The Year in Privacy Books: 2008

Here’s a list of notable books about information privacy published in 2008. Pick up a few to help stimulate the economy, save the publishing business, and learn more about privacy:


Colin J. Bennett, The Privacy Advocates: Resisting the Spread of Surveillance (MIT Press 2008)

A very informative account of those who work in the privacy advocacy community.

Anupam Chander, Lauren Gelman, and Margaret Jane Radin (editors), Securing Privacy in the Internet Age (Stanford University Press 2008)

A great collection of essays, from a symposium at Stanford Law School. A bit dated — the symposium was held in 2003 — but still worth reading. I have a piece in the book discussing data security vulnerabilities and the law — originally penned back in 2003, so I can say “told ya so!”

William Cuddihy, The Fourth Amendment: Origins and Original Meaning 602-1791 (Oxford University Press 2008)

The best and most comprehensive intellectual history of the Fourth Amendment ever written.

Cory Doctorow, Little Brother (Tor Teen 2008)

A contemporary version of Orwell’s 1984 — thought-provoking and engaging fiction, as usual from Doctorow.
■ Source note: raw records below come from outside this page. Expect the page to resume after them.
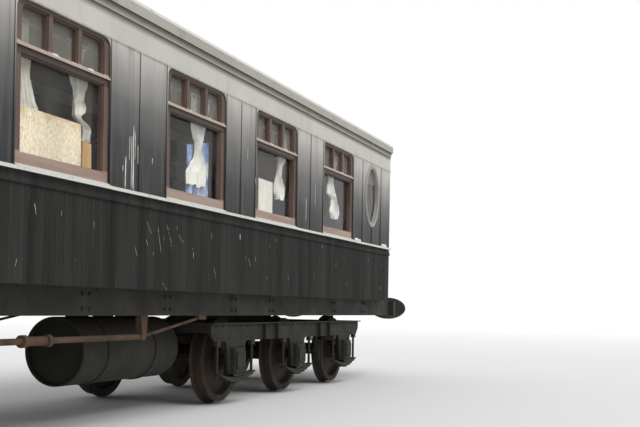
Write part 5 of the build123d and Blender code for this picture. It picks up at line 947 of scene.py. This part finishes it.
# Their sizes: half the width across the corners of a bolt's head, and a rivet's radius
SOLEBAR_BOLT = 0.016
SOLEBAR_RIVET = 0.012
BUFFER_BOLT = 0.018
HEADSTOCK_BOLT = 0.015
GUIDE_BOLT = 0.012
BOX_BOLT = 0.010
BOGIE_RIVET = 0.010


def four_corners(across, up):
    """The corners of a rectangle about its middle."""
    return ((across, up), (across, -up), (-across, up), (-across, -up))


def fasten(put, node, start, outward, size, keeps=None):
    """Puts a bolt or rivet where a line inwards meets a node, if that spot is one to keep."""
    spot = seat_on(node, start, [-share for share in outward])
    if spot and (keeps is None or keeps(spot)):
        put(spot, outward, size)


def on_headstock(spot):
    return abs(spot.x) < HEADSTOCK_END


def on_bogie_face(spot):
    return abs(spot.y) > BOGIE_FACE


def fasten_underframe():
    """Bolts and rivets along the solebars, and bolts on the headstocks."""
    frame_bolts, end_bolts = Mould(), Mould()
    for side in (-1, 1):
        for way in (-1, 1):
            for cross in CROSS_XS:
                for x in (cross - 0.05, cross + 0.05):
                    for level in SOLEBAR_LEVELS:
                        start = (way * x, side * SIDE_START, level)
                        fasten(frame_bolts.bolt, "underframe", start, (0, side, 0), SOLEBAR_BOLT)
        for x in SOLEBAR_RIVETS:
            start = (x, side * SIDE_START, SOLEBAR_RIVET_LEVEL)
            fasten(frame_bolts.rivet, "underframe", start, (0, side, 0), SOLEBAR_RIVET)
    for way in (-1, 1):
        for side in (-1, 1):
            for y, level in four_corners(0.12, 0.085):
                start = (way * END_START, side * BUFFER_Y + y, BUFFER_LEVEL + level)
                fasten(end_bolts.bolt, "buffers", start, (way, 0, 0), BUFFER_BOLT, on_headstock)
            for y, level in HEADSTOCK_BOLTS:
                start = (way * END_START, side * y, level)
                fasten(end_bolts.bolt, "underframe", start, (way, 0, 0), HEADSTOCK_BOLT)
    frame_bolts.made("solebar_bolts", "chassis")
    end_bolts.made("headstock_bolts", "chassis")


def fasten_bogie(end, way):
    """Bolts on the horn guides and axleboxes of a bogie, and rivets along its frames."""
    bolts = Mould()
    bogie_frame, boxes = f"bogie_{end}_frame", f"bogie_{end}_axleboxes"
    for side in (-1, 1):
        outward = (0, side, 0)
        for offset in AXLE_OFFSETS:
            axle = way * (PIVOT_X + offset)
            for x in (-0.155, 0.155):
                for level in GUIDE_LEVELS:
                    start = (axle + x, side * SIDE_START, level)
                    fasten(bolts.bolt, bogie_frame, start, outward, GUIDE_BOLT, on_bogie_face)
            for x, level in four_corners(0.055, 0.075):
                start = (axle + x, side * SIDE_START, AXLE_LEVEL + level)
                fasten(bolts.bolt, boxes, start, outward, BOX_BOLT)
        for x in BOGIE_RIVETS:
            for level in BOGIE_RIVET_LEVELS:
                start = (way * x, side * SIDE_START, level)
                fasten(bolts.rivet, bogie_frame, start, outward, BOGIE_RIVET, on_bogie_face)
    bolts.made(f"bogie_{end}_bolts", "chassis", f"bogie_{end}")


fasten_underframe()
fasten_bogie("a", 1)
fasten_bogie("b", -1)


# Runs of pale paint on the side: X, level at the top, length and width
RUNS = (
    (0.933, 2.561, 0.52, 0.012), (0.875, 2.468, 0.20, 0.007), (0.905, 2.473, 0.44, 0.009),
    (1.000, 2.414, 0.16, 0.007), (0.958, 2.520, 0.24, 0.006), (0.818, 2.290, 0.26, 0.013),
    (0.778, 2.214, 0.05, 0.007), (0.935, 2.290, 0.27, 0.008), (1.236, 2.340, 0.05, 0.008),
    (3.327, 2.479, 0.09, 0.008), (4.803, 2.400, 0.28, 0.010), (3.140, 2.720, 0.10, 0.005),
    (3.420, 2.640, 0.14, 0.005), (4.960, 2.750, 0.20, 0.006), (5.100, 2.600, 0.26, 0.006),
    (2.987, 1.825, 0.06, 0.010),
)

# Scratches: (X, level) of both ends
SCRATCHES = (
    ((1.164, 1.784), (1.25, 1.68)), ((1.501, 1.788), (1.615, 1.573)),
    ((1.348, 1.757), (1.406, 1.534)), ((1.719, 1.716), (1.777, 1.656)),
    ((0.981, 1.558), (1.014, 1.485)), ((3.189, 1.588), (3.267, 1.497)),
    ((2.419, 1.448), (2.465, 1.352)), ((1.432, 1.271), (1.521, 1.212)),
    ((1.155, 1.632), (1.186, 1.587)), ((-0.343, 1.782), (-0.329, 1.699)),
)
SCRATCH_WIDTH = 0.004
FINE_WIDTH = 0.003
FINE_COUNT = 44
RUN_SUNK = 0.0005
RUN_THICK = 0.0015
MOST_STEP = 0.004
RUN_START_Y = -1.6
RUN_SHAPE = (0.35, 1.0, 0.75, 0.9, 0.6, 0.8, 0.25)


def make_runs():
    """Dried runs and scratches, 1 mm proud of the boards that they lie on. A stretch that would
    cross from one depth of the boards to another is left out."""
    runs, scratches = Mould(), Mould()
    draws = random.Random(31)
    lines = []
    for x, top, length, width in RUNS:
        lines.append(((x, top), (x + draws.uniform(-0.006, 0.006), top - length), width))
    lines += [(start, end, SCRATCH_WIDTH) for start, end in SCRATCHES]
    for _ in range(FINE_COUNT):
        x, top = draws.uniform(-8.0, 8.0), draws.uniform(1.30, 1.88)
        end = (x + draws.uniform(-0.02, 0.02), top - draws.uniform(0.02, 0.06))
        lines.append(((x, top), end, FINE_WIDTH))
    steps = len(RUN_SHAPE) - 1
    for start, end, width in lines:
        mould = runs if width > SCRATCH_WIDTH else scratches
        for step in range(steps):
            corners = []
            for share, side in ((step, -1), (step, 1), (step + 1, 1), (step + 1, -1)):
                x = start[0] + (end[0] - start[0]) * share / steps
                level = start[1] + (end[1] - start[1]) * share / steps
                x += side * width * RUN_SHAPE[share] / 2
                node = "upper_side_right" if level > WAIST_Z else "lower_side_right"
                spot = seat_on(node, (x, RUN_START_Y, level), (0, 1, 0))
                if spot:
                    corners.append((spot.x, spot.y + RUN_SUNK, spot.z))
            depths = [corner[1] for corner in corners]
            if len(corners) == 4 and max(depths) - min(depths) < MOST_STEP:
                mould.prism(corners, (0, -RUN_THICK, 0))
    runs.made("paint_runs", "lime")
    scratches.made("scratches", "scratch")


make_runs()


# Where the lime lies: X, half its spread, lumps and the largest one's size
RAIL_LIME = ((6.72, 0.11, 18, 0.034), (7.96, 0.10, 16, 0.034))
LEDGE_LIME = (
    (-0.130, 0.045, 6, 0.014), (0.105, 0.030, 3, 0.012), (0.330, 0.060, 6, 0.014),
    (1.900, 0.030, 4, 0.012), (2.230, 0.060, 5, 0.013), (3.780, 0.040, 4, 0.012),
    (4.180, 0.050, 4, 0.012), (6.050, 0.060, 4, 0.012),
)

# What it lies on: node, Y of the lumps, a level above them, and the places
LIME = (
    ("waist_rails", -1.322, 2.3, RAIL_LIME),
    ("window_frames_right", FRAME_FRONT + 0.008, 2.93, LEDGE_LIME),
)
ROUGHNESS = 0.28


def add_lump(points, faces, x, level, spot, size):
    """One rough lump, flattened and sunk into what it lies on."""
    lump = bmesh.new()
    bmesh.ops.create_icosphere(lump, subdivisions=2, radius=size)
    first = len(points)
    for vertex in lump.verts:
        rough = noise.noise(vertex.co * 60 + Vector((x, level, 0)) * 9)
        place = vertex.co * (1 + ROUGHNESS * rough)
        height = spot.z + size * 0.45 + place.z * 0.8
        points.append((x + place.x * 1.3, spot.y + place.y * 0.6, height))
    faces += [tuple(first + vertex.index for vertex in face.verts) for face in lump.faces]
    lump.free()


def make_lime():
    """Lumps of bird's lime on the waist rail and on the ledges of the transoms."""
    points, faces = [], []
    draws = random.Random(8)
    for node, depth, level, places in LIME:
        for middle, spread, count, largest in places:
            for _ in range(count):
                x = middle + draws.uniform(-spread, spread)
                spot = seat_on(node, (x, depth, level), (0, 0, -1))
                if spot:
                    size = draws.uniform(0.45, 1.0) * largest
                    add_lump(points, faces, x, level, spot, size)
    make_piece("lime_lumps", points, faces, "lime", smooth=True)


make_lime()


# Stage and light
FLOOR_GREY = 0.88
FLOOR_NEAR = 16
FLOOR_FAR = 46
FLOOR_REACH = 220
WORLD_LIGHT = 0.62
SUN_STRENGTH = 1.3
SUN_WIDTH = math.radians(40)
SUN_PLACE = Vector((-0.35, -0.7, 1.0))
WHITE = (1, 1, 1, 1)


def seen_rays(tree):
    """1 for a ray from the camera, or one that a mirror or glass has sent on."""
    light_path = tree.nodes.new("ShaderNodeLightPath")
    total = light_path.outputs["Is Camera Ray"]
    for kind in ("Is Glossy Ray", "Is Transmission Ray"):
        joined = tree.nodes.new("ShaderNodeMath")
        joined.operation = "ADD"
        joined.use_clamp = True
        tree.links.new(total, joined.inputs[0])
        tree.links.new(light_path.outputs[kind], joined.inputs[1])
        total = joined.outputs[0]
    return total


def make_stage():
    """A plain pale floor that keeps the object's shadow and goes white towards the horizon."""
    mesh = bpy.data.meshes.new("stage_floor")
    signs = ((-1, -1), (1, -1), (1, 1), (-1, 1))
    corners = [(x * FLOOR_REACH, y * FLOOR_REACH, 0) for x, y in signs]
    mesh.from_pydata(corners, [], [(0, 1, 2, 3)])
    floor = bpy.data.objects.new("stage_floor", mesh)
    bpy.context.scene.collection.objects.link(floor)
    finish = Finish("stage_floor", 0.9, specular=0.0)
    finish.colour((FLOOR_GREY, FLOOR_GREY, FLOOR_GREY, 1))
    length = finish.node("VectorMath")
    length.operation = "LENGTH"
    finish.feed(length.inputs[0], finish.place)
    far = finish.span(length.outputs["Value"], FLOOR_NEAR, FLOOR_FAR)
    seen = finish.math("MULTIPLY", far, seen_rays(finish.tree))
    white = finish.node("Emission", Color=WHITE).outputs[0]
    finish.surface(finish.layer(seen, finish.shader.outputs[0], white))
    mesh.materials.append(finish.material)


def make_light():
    """Plain soft light: a white sky all round and one wide sun from the photographed side."""
    world = bpy.data.worlds.new("world")
    bpy.context.scene.world = world
    world.use_nodes = True
    tree = world.node_tree
    back = tree.nodes["Background"]
    back.inputs["Color"].default_value = WHITE
    back.inputs["Strength"].default_value = WORLD_LIGHT
    seen = tree.nodes.new("ShaderNodeBackground")
    seen.inputs["Color"].default_value = WHITE
    seen.inputs["Strength"].default_value = 1
    mixed = tree.nodes.new("ShaderNodeMixShader")
    tree.links.new(seen_rays(tree), mixed.inputs[0])
    tree.links.new(back.outputs[0], mixed.inputs[1])
    tree.links.new(seen.outputs[0], mixed.inputs[2])
    tree.links.new(mixed.outputs[0], tree.nodes["World Output"].inputs["Surface"])
    sun = bpy.data.lights.new("sun", "SUN")
    sun.energy = SUN_STRENGTH
    sun.angle = SUN_WIDTH
    lamp = bpy.data.objects.new("sun", sun)
    lamp.rotation_euler = SUN_PLACE.to_track_quat("Z", "Y").to_euler()
    bpy.context.scene.collection.objects.link(lamp)


make_stage()
make_light()
bpy.context.scene.view_settings.view_transform = "Standard"
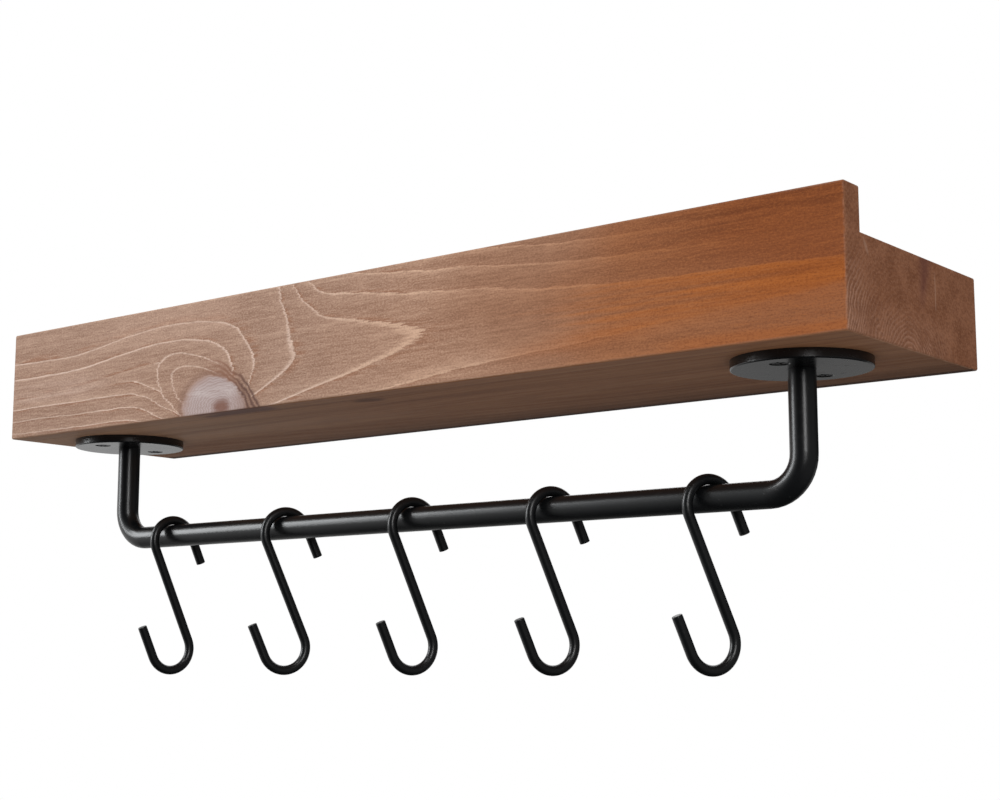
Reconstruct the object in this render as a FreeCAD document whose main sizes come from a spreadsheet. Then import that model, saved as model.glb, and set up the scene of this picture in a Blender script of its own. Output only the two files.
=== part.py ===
"""Wall shelf with a front lip, a round steel rail on two flanges and five loose S-hooks.

Frame: millimetres, +Z up, +X to the right seen from the front, +Y into the wall.
Origin: on the wall plane, half-way between the two keyholes that the shelf hangs by, at the height of
their entry holes. The front of the shelf is at negative Y.
"""
import FreeCAD, Part
import math
import os

import Sketcher

DRIVING_SIZES = {
    # the two boards
    "shelf_length": 610.0,
    "shelf_depth": 140.0,
    "board_thickness": 48.0,
    "lip_height": 69.5,
    "lip_thickness": 14.0,
    "edge_round": 1.2,
    # the bent tube
    "tube_diameter": 14.0,
    "tube_wall": 1.5,
    "rail_spacing": 502.5,
    "rail_setback": 55.0,
    "rail_drop": 64.8,
    "bend_radius": 19.0,
    # the round plates on its ends
    "flange_diameter": 70.0,
    "flange_thickness": 5.0,
    "flange_rim_round": 0.8,
    "socket_depth": 1.0,
    "flange_screw_pitch": 44.0,
    "flange_hole": 5.4,
    "flange_sink": 10.4,
    # their wood screws
    "big_screw_head": 9.6,
    "big_screw_shank": 5.0,
    "big_screw_length": 30.0,
    "big_screw_recess": 0.4,
    # the S-hooks
    "hook_wire": 5.6,
    "hook_radius": 13.6,
    "hook_shank": 62.3,
    "hook_tail": 20.5,
    "hook_end_round": 0.5,
    "hook_play": 0.1,
    # the keyhole plates in the back edge
    "keyhole_spacing": 406.4,
    "keyhole_height": 20.0,
    "keyhole_entry": 9.0,
    "keyhole_slot": 4.8,
    "keyhole_rise": 9.0,
    "plate_width": 16.0,
    "plate_length": 38.0,
    "plate_thickness": 1.6,
    "plate_centre": 4.0,
    "plate_screw_pitch": 29.0,
    "plate_hole": 3.3,
    "plate_sink": 6.4,
    "head_pocket_width": 11.0,
    "head_pocket_depth": 11.0,
    # their screws
    "small_screw_head": 5.8,
    "small_screw_shank": 3.0,
    "small_screw_length": 14.0,
    "small_screw_recess": 0.2,
}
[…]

Laura Donohue, The Cost of Counterterrorism: Power, Politics, and Liberty (Cambridge University Press 2008)

A detailed and compelling history of how 9/11 altered privacy and surveillance in the US and UK.

Sam Gosling, Snoop: What Your Stuff Says About You (Basic Books 2008)

A fascinating discussion of current psychological research about what the products we buy reveal about us.

Mohammad Hashim Kamali, The Right to Life, Security, Privacy and Ownership in Islam (Islamic Texts Society 2008)

A very interesting exploration of privacy in Islamic law.

Jon Mills, Privacy: The Lost Right (Oxford University Press 2008)

From my blurb on the book jacket: “Privacy: The Lost Right provides a clear, concise, and accessible synthesis of the field of information privacy.”


Lena Cowen Orlin, Locating Privacy in Tudor London (Oxford University Press 2008)

An historical account of privacy in everyday life during the sixteenth century in England.

John Palfrey, Born Digital: Understanding the First Generation (Basic Books 2008)

A deft and accessible account of how the generation growing up today will face increasing challenges to their privacy.

Bruce Schneier, Schneier on Security (Wiley 2008)

This book is a collection of Bruce Schneier’s essays. Schneier is always interesting and wise — and he’s always worth reading.

Wolfgang Sofsky, Privacy: A Manifesto (Princeton University Press 2008)

A. C. Grayling of The Times writes: “Its message, implied throughout, is that as one of the great values of civilisation and one of the essentials of personal and psychological integrity, privacy is worth fighting to regain.”


Daniel J. Solove, Understanding Privacy (Harvard University Press 2008)

D. S. Dunn, in Choice writes: “Legal scholars will want to read this book, but so will psychologists, communication specialists, public policy makers, philosophers, and anyone interested in where to draw the line between public and private life.”

Rob Walker, Buying In: The Secret Dialogue Between What We Buy and Who We Are (Random House 2008)

A compelling account of modern data mining and marketing practices.

Jonathan Zittrain, The Future of the Internet–And How to Stop It (Yale University Press 2008)

A fascinating examination of Web 2.0 and how new technologies can impede freedom and progress.

You may also like...

6 Responses

  1. Orin Kerr says:

    Excellent news that the Cuddihy book is out.

  2. Thomas Otter says:


    Thanks for this list. Thought I had given Amazon enough money this month, but it turns out not.

    What would you say were the 5 most significant journal articles in 2008 on privacy?

  3. JT says:

    It will be interesting how many criminal law review books come out analyzing how the Bush Administration handled the issue of crime over the last eight years.

  4. John Palfrey says:

    Thanks for all these pointers, and especially to the Cuddihy book. I will be sure we get it at the HLS Library, and I’ll be the first to reserve it!